• [Prompt]: Please repeat, exactly and with nothing added, the lines running from the line that contains "const frontHalf = new" to the line that contains "low, high = Vector((1e9,)", both lines included.

• [Input for this task]:
_ _ _ _ _ _ _
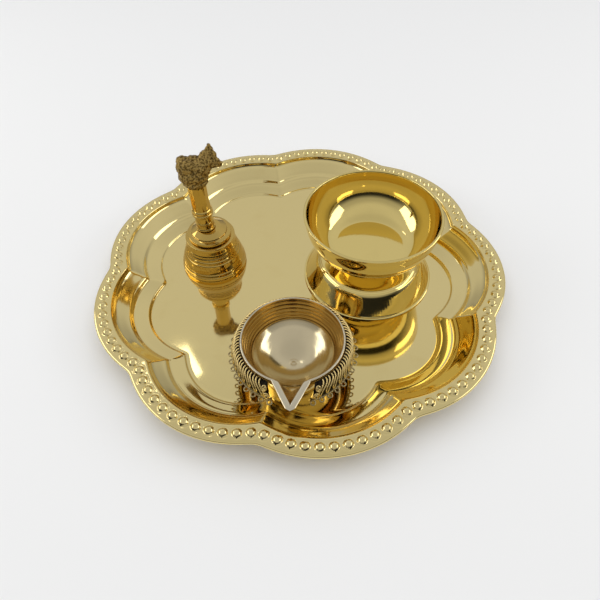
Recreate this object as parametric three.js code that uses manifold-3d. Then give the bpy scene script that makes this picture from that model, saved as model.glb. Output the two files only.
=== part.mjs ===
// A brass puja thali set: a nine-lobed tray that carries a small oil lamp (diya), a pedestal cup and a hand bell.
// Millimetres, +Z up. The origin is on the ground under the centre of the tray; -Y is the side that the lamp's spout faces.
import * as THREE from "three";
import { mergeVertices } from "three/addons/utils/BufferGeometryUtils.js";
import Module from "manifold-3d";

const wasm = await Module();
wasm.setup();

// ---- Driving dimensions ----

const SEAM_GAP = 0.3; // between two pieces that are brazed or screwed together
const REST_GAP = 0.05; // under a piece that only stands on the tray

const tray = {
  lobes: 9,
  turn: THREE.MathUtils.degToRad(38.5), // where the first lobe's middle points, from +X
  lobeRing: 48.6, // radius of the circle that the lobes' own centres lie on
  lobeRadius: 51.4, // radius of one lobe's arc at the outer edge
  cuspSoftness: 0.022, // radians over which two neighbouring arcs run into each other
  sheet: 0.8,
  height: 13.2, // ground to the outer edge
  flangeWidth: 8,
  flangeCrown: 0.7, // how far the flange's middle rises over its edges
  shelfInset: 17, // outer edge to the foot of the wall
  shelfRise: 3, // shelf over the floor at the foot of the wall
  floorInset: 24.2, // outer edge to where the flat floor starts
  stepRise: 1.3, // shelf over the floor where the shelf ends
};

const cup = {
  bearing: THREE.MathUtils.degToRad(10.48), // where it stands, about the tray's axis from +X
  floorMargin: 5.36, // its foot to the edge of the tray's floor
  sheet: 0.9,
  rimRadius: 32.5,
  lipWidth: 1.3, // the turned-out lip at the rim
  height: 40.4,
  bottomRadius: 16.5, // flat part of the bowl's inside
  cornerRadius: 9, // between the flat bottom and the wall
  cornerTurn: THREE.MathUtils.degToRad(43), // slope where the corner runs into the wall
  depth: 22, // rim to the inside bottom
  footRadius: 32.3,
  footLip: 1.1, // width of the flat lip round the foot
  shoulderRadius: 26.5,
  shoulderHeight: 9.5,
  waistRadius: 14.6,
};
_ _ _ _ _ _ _
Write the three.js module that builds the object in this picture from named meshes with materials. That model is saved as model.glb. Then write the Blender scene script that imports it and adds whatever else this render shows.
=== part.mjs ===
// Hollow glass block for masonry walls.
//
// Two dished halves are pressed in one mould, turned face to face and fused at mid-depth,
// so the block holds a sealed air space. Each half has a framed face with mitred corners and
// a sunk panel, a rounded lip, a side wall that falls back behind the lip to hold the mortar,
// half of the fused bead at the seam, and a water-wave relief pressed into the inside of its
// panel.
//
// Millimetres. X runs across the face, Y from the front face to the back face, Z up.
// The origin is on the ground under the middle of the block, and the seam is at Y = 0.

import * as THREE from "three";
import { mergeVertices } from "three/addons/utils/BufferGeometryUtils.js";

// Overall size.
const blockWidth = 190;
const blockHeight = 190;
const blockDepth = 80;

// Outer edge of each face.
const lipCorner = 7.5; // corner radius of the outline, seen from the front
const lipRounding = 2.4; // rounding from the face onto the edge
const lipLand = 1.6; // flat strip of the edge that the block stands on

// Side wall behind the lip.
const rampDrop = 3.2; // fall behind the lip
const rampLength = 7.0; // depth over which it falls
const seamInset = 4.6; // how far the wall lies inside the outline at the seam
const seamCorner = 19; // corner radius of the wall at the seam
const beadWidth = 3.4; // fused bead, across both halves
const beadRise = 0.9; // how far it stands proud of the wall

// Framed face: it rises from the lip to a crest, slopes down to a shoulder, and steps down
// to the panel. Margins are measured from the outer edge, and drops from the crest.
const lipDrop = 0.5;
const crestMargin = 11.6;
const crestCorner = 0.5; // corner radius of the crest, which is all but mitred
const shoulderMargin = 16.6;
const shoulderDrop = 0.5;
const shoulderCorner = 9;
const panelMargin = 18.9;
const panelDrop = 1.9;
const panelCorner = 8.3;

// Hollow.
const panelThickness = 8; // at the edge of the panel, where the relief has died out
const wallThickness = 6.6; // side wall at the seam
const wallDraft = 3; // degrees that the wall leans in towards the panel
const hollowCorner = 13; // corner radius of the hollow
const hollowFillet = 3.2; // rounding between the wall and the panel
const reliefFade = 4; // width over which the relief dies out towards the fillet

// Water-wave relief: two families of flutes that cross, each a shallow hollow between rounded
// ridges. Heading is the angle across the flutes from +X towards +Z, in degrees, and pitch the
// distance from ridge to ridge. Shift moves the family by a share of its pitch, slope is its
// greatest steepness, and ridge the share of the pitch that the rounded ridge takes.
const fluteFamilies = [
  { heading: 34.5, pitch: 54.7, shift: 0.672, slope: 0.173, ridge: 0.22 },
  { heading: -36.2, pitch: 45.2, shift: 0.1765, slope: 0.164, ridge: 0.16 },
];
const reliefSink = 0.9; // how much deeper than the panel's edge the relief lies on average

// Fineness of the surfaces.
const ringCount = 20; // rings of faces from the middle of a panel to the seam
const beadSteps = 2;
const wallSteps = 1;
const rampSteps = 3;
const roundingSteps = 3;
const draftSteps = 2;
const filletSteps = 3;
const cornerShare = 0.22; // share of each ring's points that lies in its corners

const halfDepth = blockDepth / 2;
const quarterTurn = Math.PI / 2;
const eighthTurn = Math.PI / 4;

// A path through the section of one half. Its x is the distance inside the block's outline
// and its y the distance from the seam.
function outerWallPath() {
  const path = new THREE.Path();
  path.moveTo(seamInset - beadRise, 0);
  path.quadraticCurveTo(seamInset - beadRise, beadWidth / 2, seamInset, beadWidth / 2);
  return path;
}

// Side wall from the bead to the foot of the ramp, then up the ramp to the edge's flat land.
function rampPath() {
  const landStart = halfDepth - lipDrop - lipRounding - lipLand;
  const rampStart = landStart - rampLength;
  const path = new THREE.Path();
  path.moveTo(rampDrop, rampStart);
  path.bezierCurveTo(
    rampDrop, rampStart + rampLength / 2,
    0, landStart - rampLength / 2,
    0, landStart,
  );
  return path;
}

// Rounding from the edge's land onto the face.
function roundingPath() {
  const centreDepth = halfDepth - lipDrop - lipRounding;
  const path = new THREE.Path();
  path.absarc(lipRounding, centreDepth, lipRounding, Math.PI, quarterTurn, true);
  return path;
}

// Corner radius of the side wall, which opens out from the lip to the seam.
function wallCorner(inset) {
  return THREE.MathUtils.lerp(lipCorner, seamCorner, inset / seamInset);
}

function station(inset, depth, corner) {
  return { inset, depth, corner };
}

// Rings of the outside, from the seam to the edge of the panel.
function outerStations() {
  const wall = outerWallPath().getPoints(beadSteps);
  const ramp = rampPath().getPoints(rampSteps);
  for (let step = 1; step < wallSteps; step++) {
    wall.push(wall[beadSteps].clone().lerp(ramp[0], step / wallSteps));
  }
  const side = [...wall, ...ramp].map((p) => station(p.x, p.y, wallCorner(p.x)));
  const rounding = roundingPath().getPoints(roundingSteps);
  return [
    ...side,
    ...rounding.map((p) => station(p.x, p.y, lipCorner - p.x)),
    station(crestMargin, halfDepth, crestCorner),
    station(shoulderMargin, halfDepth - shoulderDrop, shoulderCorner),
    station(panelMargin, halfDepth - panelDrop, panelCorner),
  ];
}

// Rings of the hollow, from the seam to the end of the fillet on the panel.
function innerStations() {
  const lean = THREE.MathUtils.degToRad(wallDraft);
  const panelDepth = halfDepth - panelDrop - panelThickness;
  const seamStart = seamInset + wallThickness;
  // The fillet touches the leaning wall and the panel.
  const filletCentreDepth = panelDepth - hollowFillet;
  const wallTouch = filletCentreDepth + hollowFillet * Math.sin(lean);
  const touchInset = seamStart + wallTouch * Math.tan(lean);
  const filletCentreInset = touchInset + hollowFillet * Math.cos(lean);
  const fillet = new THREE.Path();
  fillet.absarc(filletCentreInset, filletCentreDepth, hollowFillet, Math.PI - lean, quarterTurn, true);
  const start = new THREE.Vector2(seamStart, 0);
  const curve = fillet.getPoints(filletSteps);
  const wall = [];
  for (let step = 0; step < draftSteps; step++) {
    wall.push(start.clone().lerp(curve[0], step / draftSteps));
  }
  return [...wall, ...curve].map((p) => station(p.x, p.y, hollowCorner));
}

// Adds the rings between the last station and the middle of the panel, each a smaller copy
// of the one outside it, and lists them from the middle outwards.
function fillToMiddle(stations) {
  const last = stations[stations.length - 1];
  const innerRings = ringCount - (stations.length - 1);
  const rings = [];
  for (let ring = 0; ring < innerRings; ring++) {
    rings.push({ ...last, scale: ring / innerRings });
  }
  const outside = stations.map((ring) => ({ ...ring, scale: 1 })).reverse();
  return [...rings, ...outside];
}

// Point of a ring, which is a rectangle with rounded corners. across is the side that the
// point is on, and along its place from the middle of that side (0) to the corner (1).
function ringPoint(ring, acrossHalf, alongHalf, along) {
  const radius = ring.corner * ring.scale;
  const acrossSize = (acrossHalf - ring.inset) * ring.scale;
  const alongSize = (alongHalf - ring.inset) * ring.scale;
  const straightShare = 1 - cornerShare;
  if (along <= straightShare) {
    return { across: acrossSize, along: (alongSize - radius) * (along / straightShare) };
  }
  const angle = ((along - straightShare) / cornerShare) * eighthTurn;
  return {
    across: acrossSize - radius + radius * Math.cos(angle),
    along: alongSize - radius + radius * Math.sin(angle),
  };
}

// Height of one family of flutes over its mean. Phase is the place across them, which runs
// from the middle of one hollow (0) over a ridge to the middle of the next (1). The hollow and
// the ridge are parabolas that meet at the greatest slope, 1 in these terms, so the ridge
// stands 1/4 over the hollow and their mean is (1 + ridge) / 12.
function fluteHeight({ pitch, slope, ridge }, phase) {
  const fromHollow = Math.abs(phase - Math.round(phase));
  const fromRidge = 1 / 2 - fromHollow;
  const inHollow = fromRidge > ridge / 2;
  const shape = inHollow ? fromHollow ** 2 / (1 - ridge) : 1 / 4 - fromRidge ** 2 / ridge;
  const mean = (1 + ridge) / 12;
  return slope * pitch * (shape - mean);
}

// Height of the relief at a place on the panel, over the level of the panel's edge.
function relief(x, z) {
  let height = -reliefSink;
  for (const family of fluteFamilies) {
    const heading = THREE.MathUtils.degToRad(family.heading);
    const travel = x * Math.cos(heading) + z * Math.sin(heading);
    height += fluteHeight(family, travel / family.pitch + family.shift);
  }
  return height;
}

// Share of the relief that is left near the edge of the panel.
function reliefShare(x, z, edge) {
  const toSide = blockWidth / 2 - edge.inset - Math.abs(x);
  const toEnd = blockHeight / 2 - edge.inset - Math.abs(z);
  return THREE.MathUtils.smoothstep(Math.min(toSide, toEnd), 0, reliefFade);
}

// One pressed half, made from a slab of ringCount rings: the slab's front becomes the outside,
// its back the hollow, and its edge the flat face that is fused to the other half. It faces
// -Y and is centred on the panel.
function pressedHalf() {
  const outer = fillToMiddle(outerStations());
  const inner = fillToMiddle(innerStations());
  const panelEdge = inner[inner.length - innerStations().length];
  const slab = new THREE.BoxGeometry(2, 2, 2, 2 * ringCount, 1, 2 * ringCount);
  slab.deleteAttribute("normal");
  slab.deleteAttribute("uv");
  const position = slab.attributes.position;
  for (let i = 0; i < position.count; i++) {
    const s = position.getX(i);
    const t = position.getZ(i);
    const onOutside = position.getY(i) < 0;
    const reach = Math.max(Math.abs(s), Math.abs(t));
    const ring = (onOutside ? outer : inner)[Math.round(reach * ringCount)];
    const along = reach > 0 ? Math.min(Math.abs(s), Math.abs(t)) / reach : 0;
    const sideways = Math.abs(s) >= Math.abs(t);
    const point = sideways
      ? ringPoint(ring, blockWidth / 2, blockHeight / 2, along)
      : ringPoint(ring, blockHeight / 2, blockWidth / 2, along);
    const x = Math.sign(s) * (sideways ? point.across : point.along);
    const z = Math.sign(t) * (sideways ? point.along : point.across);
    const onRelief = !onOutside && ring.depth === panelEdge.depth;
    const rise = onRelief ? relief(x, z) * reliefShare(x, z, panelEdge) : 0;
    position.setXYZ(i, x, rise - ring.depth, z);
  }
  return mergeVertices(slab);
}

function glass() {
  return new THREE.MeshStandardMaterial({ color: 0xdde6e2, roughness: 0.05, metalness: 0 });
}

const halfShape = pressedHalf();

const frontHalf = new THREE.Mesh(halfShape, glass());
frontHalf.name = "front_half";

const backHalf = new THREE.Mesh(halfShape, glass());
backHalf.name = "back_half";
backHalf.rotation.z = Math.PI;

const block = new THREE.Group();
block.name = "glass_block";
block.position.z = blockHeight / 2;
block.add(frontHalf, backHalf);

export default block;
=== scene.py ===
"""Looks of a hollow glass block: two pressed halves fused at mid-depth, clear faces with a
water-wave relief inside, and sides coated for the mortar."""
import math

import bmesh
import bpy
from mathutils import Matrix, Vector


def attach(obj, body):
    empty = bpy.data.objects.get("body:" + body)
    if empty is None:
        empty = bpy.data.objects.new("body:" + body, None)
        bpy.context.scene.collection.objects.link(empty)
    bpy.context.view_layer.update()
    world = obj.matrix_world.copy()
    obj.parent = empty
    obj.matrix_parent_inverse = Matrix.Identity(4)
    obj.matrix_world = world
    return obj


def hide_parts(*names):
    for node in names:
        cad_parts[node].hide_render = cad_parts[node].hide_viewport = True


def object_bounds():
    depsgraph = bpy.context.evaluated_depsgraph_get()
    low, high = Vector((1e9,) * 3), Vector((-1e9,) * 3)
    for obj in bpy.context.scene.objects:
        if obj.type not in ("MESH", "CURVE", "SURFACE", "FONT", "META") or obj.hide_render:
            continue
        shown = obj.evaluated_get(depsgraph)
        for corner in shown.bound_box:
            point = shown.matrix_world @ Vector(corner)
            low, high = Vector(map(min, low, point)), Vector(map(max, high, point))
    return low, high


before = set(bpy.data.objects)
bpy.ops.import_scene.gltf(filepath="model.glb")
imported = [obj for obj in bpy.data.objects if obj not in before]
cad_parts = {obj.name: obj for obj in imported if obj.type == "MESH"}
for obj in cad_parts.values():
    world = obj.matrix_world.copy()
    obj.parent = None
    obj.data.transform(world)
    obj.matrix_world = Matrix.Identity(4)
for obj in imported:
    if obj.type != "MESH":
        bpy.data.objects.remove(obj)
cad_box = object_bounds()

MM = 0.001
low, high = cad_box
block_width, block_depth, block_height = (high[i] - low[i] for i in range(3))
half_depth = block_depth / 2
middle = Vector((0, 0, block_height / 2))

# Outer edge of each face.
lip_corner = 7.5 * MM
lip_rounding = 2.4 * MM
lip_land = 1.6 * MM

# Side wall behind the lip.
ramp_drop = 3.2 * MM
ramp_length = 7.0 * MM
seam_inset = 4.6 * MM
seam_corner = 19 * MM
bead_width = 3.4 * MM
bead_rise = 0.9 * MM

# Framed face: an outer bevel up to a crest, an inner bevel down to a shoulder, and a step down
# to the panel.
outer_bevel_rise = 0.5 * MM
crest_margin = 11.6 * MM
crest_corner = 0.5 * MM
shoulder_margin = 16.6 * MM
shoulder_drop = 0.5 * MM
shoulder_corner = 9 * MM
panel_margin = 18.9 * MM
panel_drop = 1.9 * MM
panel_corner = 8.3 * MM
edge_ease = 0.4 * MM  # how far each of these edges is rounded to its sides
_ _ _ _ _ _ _
• [The result]:
const frontHalf = new THREE.Mesh(halfShape, glass());
frontHalf.name = "front_half";

const backHalf = new THREE.Mesh(halfShape, glass());
backHalf.name = "back_half";
backHalf.rotation.z = Math.PI;

const block = new THREE.Group();
block.name = "glass_block";
block.position.z = blockHeight / 2;
block.add(frontHalf, backHalf);

export default block;
=== scene.py ===
"""Looks of a hollow glass block: two pressed halves fused at mid-depth, clear faces with a
water-wave relief inside, and sides coated for the mortar."""
import math

import bmesh
import bpy
from mathutils import Matrix, Vector


def attach(obj, body):
    empty = bpy.data.objects.get("body:" + body)
    if empty is None:
        empty = bpy.data.objects.new("body:" + body, None)
        bpy.context.scene.collection.objects.link(empty)
    bpy.context.view_layer.update()
    world = obj.matrix_world.copy()
    obj.parent = empty
    obj.matrix_parent_inverse = Matrix.Identity(4)
    obj.matrix_world = world
    return obj


def hide_parts(*names):
    for node in names:
        cad_parts[node].hide_render = cad_parts[node].hide_viewport = True


def object_bounds():
    depsgraph = bpy.context.evaluated_depsgraph_get()
    low, high = Vector((1e9,) * 3), Vector((-1e9,) * 3)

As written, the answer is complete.